--- EXTRACTED RECORDS ---

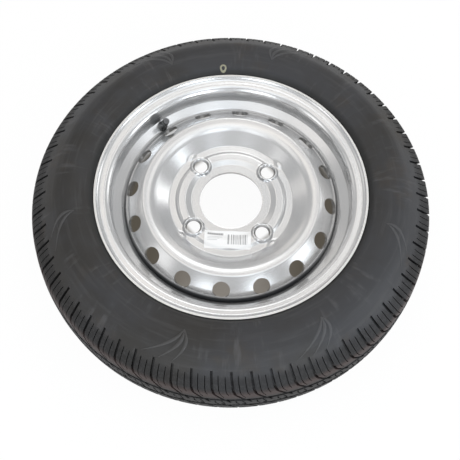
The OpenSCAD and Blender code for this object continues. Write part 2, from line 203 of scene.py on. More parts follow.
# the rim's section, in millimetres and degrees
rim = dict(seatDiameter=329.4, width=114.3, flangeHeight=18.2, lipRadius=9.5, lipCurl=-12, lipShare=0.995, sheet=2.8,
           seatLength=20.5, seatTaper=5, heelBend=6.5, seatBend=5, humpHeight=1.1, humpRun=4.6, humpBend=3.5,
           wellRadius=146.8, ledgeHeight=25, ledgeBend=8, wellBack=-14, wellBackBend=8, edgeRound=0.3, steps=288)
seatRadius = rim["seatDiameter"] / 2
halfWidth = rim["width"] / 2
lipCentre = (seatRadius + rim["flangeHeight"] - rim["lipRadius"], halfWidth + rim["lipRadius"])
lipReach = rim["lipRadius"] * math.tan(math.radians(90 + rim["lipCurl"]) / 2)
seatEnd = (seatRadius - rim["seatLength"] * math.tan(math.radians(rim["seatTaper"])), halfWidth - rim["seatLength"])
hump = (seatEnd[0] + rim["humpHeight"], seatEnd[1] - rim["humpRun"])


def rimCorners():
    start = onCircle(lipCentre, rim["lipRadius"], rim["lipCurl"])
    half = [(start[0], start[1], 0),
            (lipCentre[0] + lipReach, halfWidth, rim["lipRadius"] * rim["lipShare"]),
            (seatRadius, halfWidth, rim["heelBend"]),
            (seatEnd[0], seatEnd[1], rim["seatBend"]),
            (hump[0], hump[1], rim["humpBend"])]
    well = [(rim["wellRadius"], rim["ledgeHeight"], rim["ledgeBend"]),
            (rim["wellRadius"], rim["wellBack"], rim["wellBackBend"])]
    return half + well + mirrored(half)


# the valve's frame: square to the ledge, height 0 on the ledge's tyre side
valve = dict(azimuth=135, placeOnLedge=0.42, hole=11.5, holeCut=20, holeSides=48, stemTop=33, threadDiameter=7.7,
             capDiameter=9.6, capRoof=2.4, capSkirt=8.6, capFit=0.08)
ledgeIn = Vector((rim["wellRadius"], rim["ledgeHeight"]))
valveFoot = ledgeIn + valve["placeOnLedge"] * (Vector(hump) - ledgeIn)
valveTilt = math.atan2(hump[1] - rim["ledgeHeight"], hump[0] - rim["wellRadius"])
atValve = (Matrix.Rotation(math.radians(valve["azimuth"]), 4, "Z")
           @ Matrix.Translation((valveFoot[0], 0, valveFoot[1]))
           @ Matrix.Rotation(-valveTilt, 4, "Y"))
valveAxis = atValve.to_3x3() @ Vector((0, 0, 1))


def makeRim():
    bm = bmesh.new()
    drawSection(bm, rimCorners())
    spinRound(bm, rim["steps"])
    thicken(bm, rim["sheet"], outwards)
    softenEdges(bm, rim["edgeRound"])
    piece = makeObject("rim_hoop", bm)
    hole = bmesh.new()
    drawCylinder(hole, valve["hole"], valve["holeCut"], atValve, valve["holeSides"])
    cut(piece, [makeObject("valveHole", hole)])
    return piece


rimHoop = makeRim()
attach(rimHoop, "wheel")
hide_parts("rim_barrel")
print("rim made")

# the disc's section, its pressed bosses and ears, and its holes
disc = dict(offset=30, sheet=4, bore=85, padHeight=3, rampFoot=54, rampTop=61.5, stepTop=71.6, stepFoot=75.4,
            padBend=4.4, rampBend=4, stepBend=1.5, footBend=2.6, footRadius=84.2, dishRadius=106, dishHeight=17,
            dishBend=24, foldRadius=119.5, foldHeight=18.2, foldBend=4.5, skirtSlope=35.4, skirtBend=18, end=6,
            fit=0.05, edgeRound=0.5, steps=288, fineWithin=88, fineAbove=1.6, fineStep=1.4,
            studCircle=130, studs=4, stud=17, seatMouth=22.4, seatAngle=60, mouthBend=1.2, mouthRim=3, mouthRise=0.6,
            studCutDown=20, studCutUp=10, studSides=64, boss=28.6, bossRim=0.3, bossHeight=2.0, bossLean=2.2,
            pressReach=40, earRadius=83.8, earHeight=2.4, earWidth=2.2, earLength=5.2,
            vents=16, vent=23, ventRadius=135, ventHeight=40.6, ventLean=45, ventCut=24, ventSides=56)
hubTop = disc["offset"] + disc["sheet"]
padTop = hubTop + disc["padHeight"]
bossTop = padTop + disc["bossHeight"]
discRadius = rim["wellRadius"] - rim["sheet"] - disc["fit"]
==
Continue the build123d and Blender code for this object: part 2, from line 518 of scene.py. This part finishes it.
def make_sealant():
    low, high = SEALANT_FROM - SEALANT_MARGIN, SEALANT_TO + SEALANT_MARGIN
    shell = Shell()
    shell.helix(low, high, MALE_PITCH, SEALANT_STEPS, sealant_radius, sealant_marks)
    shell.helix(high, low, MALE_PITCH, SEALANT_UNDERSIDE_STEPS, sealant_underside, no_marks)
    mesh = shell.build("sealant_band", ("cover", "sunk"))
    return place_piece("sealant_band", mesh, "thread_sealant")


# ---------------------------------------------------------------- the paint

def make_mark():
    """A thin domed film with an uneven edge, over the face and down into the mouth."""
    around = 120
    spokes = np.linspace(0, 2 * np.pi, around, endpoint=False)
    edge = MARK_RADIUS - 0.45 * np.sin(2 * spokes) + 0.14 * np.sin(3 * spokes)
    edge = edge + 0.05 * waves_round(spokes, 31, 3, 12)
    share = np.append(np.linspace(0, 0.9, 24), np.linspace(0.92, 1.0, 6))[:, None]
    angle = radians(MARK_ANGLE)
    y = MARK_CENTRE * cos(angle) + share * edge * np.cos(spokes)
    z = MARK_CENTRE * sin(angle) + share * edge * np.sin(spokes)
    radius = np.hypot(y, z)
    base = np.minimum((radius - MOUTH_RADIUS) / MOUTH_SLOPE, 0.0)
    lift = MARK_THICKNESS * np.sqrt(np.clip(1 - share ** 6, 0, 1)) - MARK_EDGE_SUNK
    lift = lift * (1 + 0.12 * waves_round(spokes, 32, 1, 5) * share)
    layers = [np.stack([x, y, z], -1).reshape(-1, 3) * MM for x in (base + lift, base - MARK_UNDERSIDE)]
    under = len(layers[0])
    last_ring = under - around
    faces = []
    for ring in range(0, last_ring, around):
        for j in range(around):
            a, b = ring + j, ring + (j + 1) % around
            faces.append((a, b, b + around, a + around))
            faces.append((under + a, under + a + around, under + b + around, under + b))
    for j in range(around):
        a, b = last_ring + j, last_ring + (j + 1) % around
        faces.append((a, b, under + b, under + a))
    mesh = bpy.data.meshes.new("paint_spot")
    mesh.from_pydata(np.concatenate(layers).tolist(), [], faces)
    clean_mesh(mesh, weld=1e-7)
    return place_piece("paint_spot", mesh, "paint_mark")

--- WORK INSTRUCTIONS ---
Look through the entries above and quote exactly the lines from the line with "The OpenSCAD and" to the line with "hump = (seatEnd[0]", counting both of those lines.

--- OUTPUT OF THE TASK ---
The OpenSCAD and Blender code for this object continues. Write part 2, from line 203 of scene.py on. More parts follow.
# the rim's section, in millimetres and degrees
rim = dict(seatDiameter=329.4, width=114.3, flangeHeight=18.2, lipRadius=9.5, lipCurl=-12, lipShare=0.995, sheet=2.8,
           seatLength=20.5, seatTaper=5, heelBend=6.5, seatBend=5, humpHeight=1.1, humpRun=4.6, humpBend=3.5,
           wellRadius=146.8, ledgeHeight=25, ledgeBend=8, wellBack=-14, wellBackBend=8, edgeRound=0.3, steps=288)
seatRadius = rim["seatDiameter"] / 2
halfWidth = rim["width"] / 2
lipCentre = (seatRadius + rim["flangeHeight"] - rim["lipRadius"], halfWidth + rim["lipRadius"])
lipReach = rim["lipRadius"] * math.tan(math.radians(90 + rim["lipCurl"]) / 2)
seatEnd = (seatRadius - rim["seatLength"] * math.tan(math.radians(rim["seatTaper"])), halfWidth - rim["seatLength"])
hump = (seatEnd[0] + rim["humpHeight"], seatEnd[1] - rim["humpRun"])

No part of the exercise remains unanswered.